ParseResults.asXML() - if used for debugging, switch to using ParseResults.dump(); if used for data transfer, use ParseResults.as_dict() to convert to a nested Python dict, which can then be converted to XML or JSON or other transfer format
operatorPrecedence synonym for infixNotation - convert to calling infix_notation
commaSeparatedList - convert to using pyparsing_common.comma_separated_list
upcaseTokens and downcaseTokens - convert to using pyparsing_common.upcase_tokens and downcase_tokens
__compat__.collect_all_And_tokens will not be settable to False to revert to pre-2.3.1 results name behavior - review use of names for MatchFirst and Or expressions containing And expressions, as they will return the complete list of parsed tokens, not just the first one.

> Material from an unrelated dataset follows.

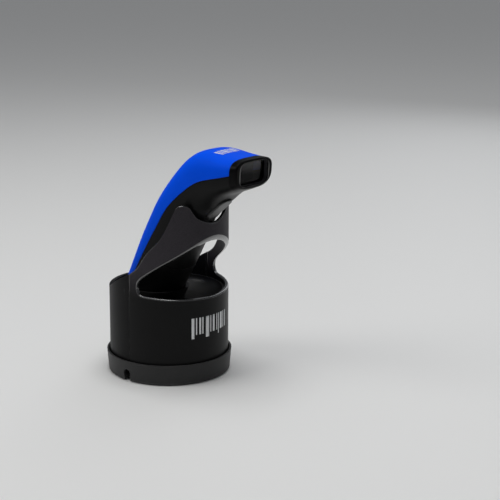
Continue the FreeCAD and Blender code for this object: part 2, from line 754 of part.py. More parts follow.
lock = boolean("Cut", "lock", fuse_all("lock_blank", [lock_head, lock_flange]), coin_slot)
keep(lock, "door_lock")

# power cells, side by side along the handle
CELL_BACK = 1.9
CELL_LOW = 5.0
half_cells = float(cell("cell_pitch")) / 2
for side, x in (("left", -half_cells), ("right", half_cells)):
    can = rod("can", cell("cell_radius"), cell("cell_length"), (x, CELL_BACK, CELL_LOW), scanner_place)
    tip = rod("tip", 2.7, 1.0, (x, CELL_BACK, CELL_LOW + float(cell("cell_length"))), scanner_place)
    keep(fuse_all("cell_" + side, [can, tip]), "battery_cell_" + side)
contacts = [block("contact", (x - 5.0, CELL_BACK - 4.0, CELL_LOW + float(cell("cell_length")) + 1.0),
                  (10.0, 8.0, 0.5), scanner_place) for x in (-half_cells, half_cells)]
keep(fuse_all("contacts", contacts), "battery_contacts")


def coil(name, radius, wire, pitch, turns, start):
    """A close-wound wire spring standing on its start point, as one stack of touching turns."""
    rings = []
    for turn in range(turns):
        ring_of_wire = doc.addObject("Part::Torus", f"{name}_{turn}")
        bind(ring_of_wire, "Radius1", radius)
        bind(ring_of_wire, "Radius2", wire)
        spot = Vector(start[0], start[1], start[2] + turn * pitch)
        ring_of_wire.Placement = scanner_place.multiply(Placement(spot, Rotation()))
        rings.append(ring_of_wire)
    return fuse_all(name, rings)


coils = [coil(f"coil_{side}", 2.4, 0.3, 0.5, 5, (x, CELL_BACK, 2.4))
         for side, x in (("left", -half_cells), ("right", half_cells))]
keep(fuse_all("coils", coils), "battery_springs")

# tray over the cells, main board and what it carries
TRAY_BACK = 9.2
BOARD_BACK = 10.0
BOARD_LOW = 6.0
tray = block("tray_plate", (-13.0, TRAY_BACK, 6.0), (26.0, 0.7, 52.0), scanner_place)
keep(tray, "battery_tray")
board_thick = cell("board_thick")
half_board = float(cell("board_width")) / 2
main = block("main_plate", (-half_board, BOARD_BACK, BOARD_LOW),
             (cell("board_width"), board_thick, cell("board_length")), scanner_place)
keep(main, "main_circuit_board")
FACE = BOARD_BACK + float(board_thick)
CHIPS = ((-6.0, 14.0, 9.0, 9.0, 1.2), (4.0, 16.0, 5.0, 7.0, 1.0), (-8.0, 30.0, 12.0, 10.0, 1.4),
         (5.5, 31.0, 4.0, 4.0, 1.0), (-7.0, 46.0, 7.0, 7.0, 1.0), (2.0, 45.0, 6.0, 4.0, 1.2))
chips = [block("chip", (x, FACE, up), (width, tall, length), scanner_place)
         for x, up, width, length, tall in CHIPS]
keep(fuse_all("main_chips", chips), "main_board_chips")
motor = rod("motor", 3.0, 11.0, (-5.5, -2.0, 66.0), scanner_place, Rotation(Vector(0, 1, 0), 90))
keep(motor, "vibration_motor")
beeper = rod("beeper_case", 4.5, 3.0, (0, 7.0, 78.0), scanner_place, Rotation(Vector(1, 0, 0), 90))
keep(beeper, "beeper")

# scan engine behind the window
engine = block("engine_case", (-10.0, -6.5, -19.0), (20.0, 11.0, 9.5), nose_place)
lens_seat = rod("lens_seat", 3.3, 3.0, (-3.5, -1.0, -11.0), nose_place)
aim_seat = rod("aim_seat", 1.7, 3.0, (6.0, -1.0, -11.0), nose_place)
keep(boolean("Cut", "engine", engine, fuse_all("engine_seats", [lens_seat, aim_seat])), "scan_engine")
keep(rod("lens", 3.2, 2.4, (-3.5, -1.0, -11.0), nose_place), "engine_lens")
keep(rod("aim", 1.6, 2.0, (6.0, -1.0, -11.0), nose_place), "aiming_light")
keep(block("engine_plate", (-11.0, -7.0, -20.2), (22.0, 11.5, 1.1), nose_place), "engine_bracket")


# ---------------------------------------------------------------- dock: cradle and charging contacts
clear = cell("pocket_clearance")
floor_low, floor_top = as_size(-2.5), as_size(-0.5)
pocket_blank = tail_prism("pocket_blank", clear + cell("pocket_wall"), floor_low, cell("pocket_depth") + 20)
pocket_hole = tail_prism("pocket_hole", clear, floor_top, as_size(60.0))
bore = new_body("bore_body")
sketch = sketch_on(bore, "XY_Plane", "bore_disc")
circle(sketch, shell_inner - 0.15)
pad(bore, sketch, cell("dish_rim"))
pocket_cut = boolean("Common", "pocket_in_bore", pocket_blank, bore)
dish = new_body("dish_body")
sketch = sketch_on(dish, "XZ_Plane", "dish_section")
rim = float(cell("dish_rim"))
low = float(cell("dish_low"))
edge = float(shell_inner) - 0.15
drop = float(cell("dish_wall"))
curve(sketch, [(edge - 1.2, rim), (edge - 4.0, rim - 4.6), (edge - 9.5, low + 1.0), (edge - 16.0, low)],
      tangents=((-0.2, -1), (-1, 0)))
chain(sketch, [(edge - 16.0, low), (0, low), (0, low - drop), (edge - 13.0, low - drop),
               (edge - 3.0, low + 1.0), (edge, rim - 4.0), (edge, rim), (edge - 1.2, rim)], closed=False)
revolve(dish, sketch)
LEGS = ((-23.6, -6.0), (23.6, -6.0), (-23.6, 6.0), (23.6, 6.0))
legs = [rod("leg", 2.0, low - float(ballast_top), Vector(x, y, float(ballast_top))) for x, y in LEGS]
pin_holes = [rod("pin_hole", cell("pin_radius") + gap, 4.0, (x, PAD_BACK, -4.0), scanner_place)
             for x in (-half_pitch, half_pitch)]
cradle = boolean("Cut", "cradle_open", fuse_all("cradle_blank", [dish, pocket_cut] + legs), pocket_hole)
keep(boolean("Cut", "cradle", cradle, fuse_all("pin_holes", pin_holes)), "dock_cradle")

contact = block("contact_blank", (-9.0, PAD_BACK - 3.0, -9.0), (18.0, 5.2, 6.4), scanner_place)
bores = [rod("pin_bore", cell("pin_radius") + gap, 6.0, (x, PAD_BACK, -8.2), scanner_place)
         for x in (-half_pitch, half_pitch)]
keep(boolean("Cut", "contact", contact, fuse_all("pin_bores", bores)), "contact_block")
for side, x in (("left", -half_pitch), ("right", half_pitch)):
    stem = rod("stem", cell("pin_radius"), 6.2, (x, PAD_BACK, -6.7), scanner_place)
    keep(stem, "charge_pin_" + side)
LEAD_BACK = 11.6
LEAD_LENGTH = 15.5
leads = [rod("lead", 0.5, LEAD_LENGTH, Vector(x, LEAD_BACK, board_top)) for x in (-half_pitch, half_pitch)]
keep(fuse_all("leads", leads), "contact_leads")


# ---------------------------------------------------------------- check and write
doc.recompute()
for item in doc.Objects:
    if "Invalid" in item.State or "Error" in item.State:
        raise RuntimeError(f"{item.Name} ({item.Label}) did not recompute: {item.State}")
for label, piece in SUBPARTS.items():
    if piece.Shape.isNull() or not piece.Shape.isValid() or not piece.Shape.Solids:
        raise RuntimeError(f"{label}: no valid solid")
    piece.Shape.exportStep(f"parts/{label}.step")
    print(f"{label}: {len(piece.Shape.Solids)} solid(s), {piece.Shape.Volume / 1000:.2f} cm3")
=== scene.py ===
"""A cordless barcode scanner standing tail down in its round charging dock.

Lengths in the classes are millimetres; meshes are written in metres. The dock's round pieces are laid out by an
angle from the front (towards -X) and a height. The scanner's pieces are laid out along its spine and round it.
"""
import bisect
import logging
import math
from dataclasses import dataclass, field
from enum import Enum
from typing import Callable, Iterable, Sequence

import bmesh
import bpy
from mathutils import Matrix, Vector
from mathutils.bvhtree import BVHTree


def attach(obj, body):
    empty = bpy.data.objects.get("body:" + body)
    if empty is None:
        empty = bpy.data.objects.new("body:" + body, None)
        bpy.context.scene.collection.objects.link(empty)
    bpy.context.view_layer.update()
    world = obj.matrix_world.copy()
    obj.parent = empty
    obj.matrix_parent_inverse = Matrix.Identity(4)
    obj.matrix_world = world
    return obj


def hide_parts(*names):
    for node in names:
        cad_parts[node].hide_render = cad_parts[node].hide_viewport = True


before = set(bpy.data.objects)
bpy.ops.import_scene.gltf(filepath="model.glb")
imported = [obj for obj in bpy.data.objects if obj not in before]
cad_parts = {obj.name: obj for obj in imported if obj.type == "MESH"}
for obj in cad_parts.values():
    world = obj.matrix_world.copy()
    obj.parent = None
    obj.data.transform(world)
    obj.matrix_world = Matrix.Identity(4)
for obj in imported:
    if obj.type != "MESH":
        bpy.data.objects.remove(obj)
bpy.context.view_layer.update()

log = logging.getLogger("barcode_scanner")
MM = 0.001
MERGE = 1e-7
Place = Callable[[int, int], Vector]
Pair = tuple[float, float]


# ---------------------------------------------------------------- curves
class Spline:
    """A smooth run of one value through evenly spaced stations."""

    def __init__(self, values: Sequence[float]) -> None:
        """Solve the natural cubic once.

        Args:
            values: the value at each station.
        """
        self.values = list(values)
        count = len(self.values)
        upper, right = [0.0] * count, [0.0] * count
        for i in range(1, count - 1):
            bend = 6 * (self.values[i + 1] - 2 * self.values[i] + self.values[i - 1])
            pivot = 4 - upper[i - 1]
            upper[i] = 1 / pivot
            right[i] = (bend - right[i - 1]) / pivot
        self.bends = [0.0] * count
        for i in range(count - 2, 0, -1):
            self.bends[i] = right[i] - upper[i] * self.bends[i + 1]

    def at(self, along: float) -> float:
        """The value at a place between stations.

        Args:
            along: the station number, with a fraction.

        Returns:
            The value there.
        """
        i = min(max(int(along), 0), len(self.values) - 2)
        t = along - i
        s = 1 - t
        cubic = ((s ** 3 - s) * self.bends[i] + (t ** 3 - t) * self.bends[i + 1]) / 6
        return s * self.values[i] + t * self.values[i + 1] + cubic


class Outline:
    """A smooth line through points, as a fine chain that can be read by its first coordinate or by its length."""

    def __init__(self, points: Sequence[Pair], fine: int = 12) -> None:
        """Run a spline through the points.

        Args:
            points: the points to pass through.
            fine: the steps from one point to the next.
        """
        first, second = Spline([p[0] for p in points]), Spline([p[1] for p in points])
        steps = (len(points) - 1) * fine
        self.chain = [(first.at(i / fine), second.at(i / fine)) for i in range(steps + 1)]

    def height(self, across: float) -> float:
        """The second coordinate where the first has a value; the first must rise or fall all along."""
        rising = self.chain[0][0] < self.chain[-1][0]
        rows = self.chain if rising else self.chain[::-1]
        i = min(max(bisect.bisect([row[0] for row in rows], across), 1), len(rows) - 1)
        low, high = rows[i - 1], rows[i]
        part = (across - low[0]) / max(high[0] - low[0], 1e-9)
        return low[1] + (high[1] - low[1]) * min(max(part, 0.0), 1.0)


def spaced(chain: Sequence[Pair], count: int) -> list[Pair]:
    """Points evenly spaced along a chain.

    Args:
        chain: the chain's points.
        count: how many gaps there are between the new points.

    Returns:
        count + 1 points from the chain's start to its end.
    """
    reach = [0.0]
    for a, b in zip(chain, chain[1:]):
        reach.append(reach[-1] + math.dist(a, b))
    points = []
    for step in range(count + 1):
        want = reach[-1] * step / count
        i = min(max(bisect.bisect(reach, want), 1), len(chain) - 1)
        part = (want - reach[i - 1]) / max(reach[i] - reach[i - 1], 1e-9)
        a, b = chain[i - 1], chain[i]
        points.append((a[0] + (b[0] - a[0]) * part, a[1] + (b[1] - a[1]) * part))
    return points


def blend(a: float, b: float, part: float) -> float:
    """The value a part of the way from a to b."""
    return a + (b - a) * part


def eased(part: float) -> float:
    """A part from 0 to 1 whose steps are finer at both ends."""
    return 0.5 - 0.5 * math.cos(math.pi * part)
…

Use pyparsing.enable_diag(pyparsing.Diagnostics.warn_multiple_tokens_in_named_alternation) to help identify those expressions in your parsers that will have changed as a result.
Removed support for running python setup.py test. The setuptools maintainers consider the test command deprecated (see <https://github.com/pypa/setuptools/issues/1684>). To run the Pyparsing tests, use the command tox.

Fixed Bugs ¶

[Reverted in 3.0.2]Fixed issue when LineStart() expressions would match input text that was not necessarily at the beginning of a line.

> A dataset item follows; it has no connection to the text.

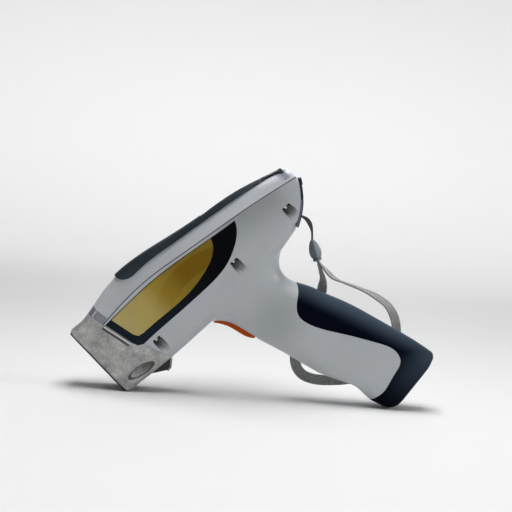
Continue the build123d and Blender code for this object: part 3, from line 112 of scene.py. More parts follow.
class Paint:
    """A value or colour of a material. Arithmetic on it adds Math nodes."""

    def __init__(self, tree, socket):
        self.tree = tree
        self.socket = socket

    def node(self, kind, inputs, output=0, stops=(), **settings):
        """Any other node, with its settings set first. inputs are values or other paints."""
        made = self.tree.nodes.new("ShaderNode" + kind)
        for name, value in settings.items():
            setattr(made, name, value)
        for i, (spot, colour) in enumerate(stops):
            elements = made.color_ramp.elements
            stop = elements[i] if i < 2 else elements.new(spot)
            stop.position = spot
            rgb = (colour, colour, colour) if isinstance(colour, float) else colour
            stop.color = (*rgb, 1.0)
        for name, value in inputs.items():
            if isinstance(value, Paint):
                self.tree.links.new(value.socket, made.inputs[name])
            else:
                made.inputs[name].default_value = value
        return Paint(self.tree, made.outputs[output])

    def maths(self, operation, other=0.0):
        return self.node("Math", {0: self, 1: other}, operation=operation)

    def __add__(self, other):
        return self.maths("ADD", other)

    __radd__ = __add__

    def __sub__(self, other):
        return self.maths("SUBTRACT", other)

    def __rsub__(self, other):
        return self.node("Math", {0: other, 1: self}, operation="SUBTRACT")

    def __mul__(self, other):
        return self.maths("MULTIPLY", other)

    __rmul__ = __mul__

    def __truediv__(self, other):
        return self.maths("DIVIDE", other)

    def __pow__(self, other):
        return self.maths("POWER", other)

    def sine(self):
        return self.maths("SINE")

    def size(self):
        return self.maths("ABSOLUTE")

    def ramp(self, *stops):
        """A colour, or a grey, that changes with this value."""
        return self.node("ValToRGB", {"Fac": self}, stops=stops)

    def step(self, low, high):
        """Runs smoothly from 0 to 1 as this value goes from low to high."""
        return self.node("MapRange", {0: self, 1: low, 2: high, 3: 0.0, 4: 1.0},
                         interpolation_type="SMOOTHSTEP")

    def within(self, middle, half, soft):
        """1 where this value is within half of the middle, and 0 from soft beyond that."""
        return 1.0 - (self - middle).size().step(half, half + soft)

    def between(self, first, second):
        """A mix of two colours by this value."""
        pair = [v if isinstance(v, Paint) else (*v, 1.0) for v in (first, second)]
        return self.node("Mix", {0: self, 6: pair[0], 7: pair[1]}, output=2, data_type="RGBA")

    def xyz(self):
        split = self.node("SeparateXYZ", {0: self}).socket.node
        return [Paint(self.tree, out) for out in split.outputs]

    def noise(self, scale, detail=3.0, roughness=0.5):
        return self.node("TexNoise", {"Vector": self, "Scale": scale, "Detail": detail,
                                      "Roughness": roughness})

    def cells(self, scale):
        return self.node("TexVoronoi", {"Vector": self, "Scale": scale})

    def stretched(self, x, y, z):
        return self.node("Mapping", {"Vector": self, "Scale": (x, y, z)})

    def own_frame(self):
        """Object coordinates turned into the instrument's own frame, in metres."""
        return self.node("Mapping", {"Vector": self, "Location": PLACE,
                                     "Rotation": (0.0, -PITCH, 0.0)}, vector_type="TEXTURE")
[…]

[The previous behavior was the correct behavior, since it represents the LineStart as its own matching expression. ParserElements that must start in column 1 can be wrapped in the new AtLineStart class.]
Fixed bug in regex definitions for real and sci_real expressions in pyparsing_common.
Fixed FutureWarning raised beginning in Python 3.7 for Regex expressions containing ‘[’ within a regex set.
Fixed bug in PrecededBy which caused infinite recursion.
Fixed bug in CloseMatch where end location was incorrectly computed; and updated partial_gene_match.py example.
Fixed bug in indentedBlock with a parser using two different types of nested indented blocks with different indent values, but sharing the same indent stack.
Fixed bug in Each when using Regex, when Regex expression would get parsed twice.
Fixed bugs in Each when passed OneOrMore or ZeroOrMore expressions: . first expression match could be enclosed in an extra nesting level . out-of-order expressions now handled correctly if mixed with required expressions . results names are maintained correctly for these expression
Fixed FutureWarning that sometimes is raised when '[' passed as a character to Word.
Fixed debug logging to show failure location after whitespace skipping.
Fixed ParseFatalExceptions failing to override normal exceptions or expression matches in MatchFirst expressions.
Fixed bug in which ParseResults replaces a collection type value with an invalid type annotation (as a result of changed behavior in Python 3.9).
Fixed bug in ParseResults when calling __getattr__ for special double-underscored methods. Now raises AttributeError for non-existent results when accessing a name starting with ‘__’.
Fixed bug in Located class when used with a results name.
Fixed bug in QuotedString class when the escaped quote string is not a repeated character.

Acknowledgments ¶

And finally, many thanks to those who helped in the restructuring of the pyparsing code base as part of this release. Pyparsing now has more standard package structure, more standard unit tests, and more standard code formatting (using black). Special thanks to jdufresne, klahnakoski, mattcarmody, ckeygusuz, tmiguelt, and toonarmycaptain to name just a few.

Thanks also to Michael Milton and Max Fischer, who added some significant new features to pyparsing.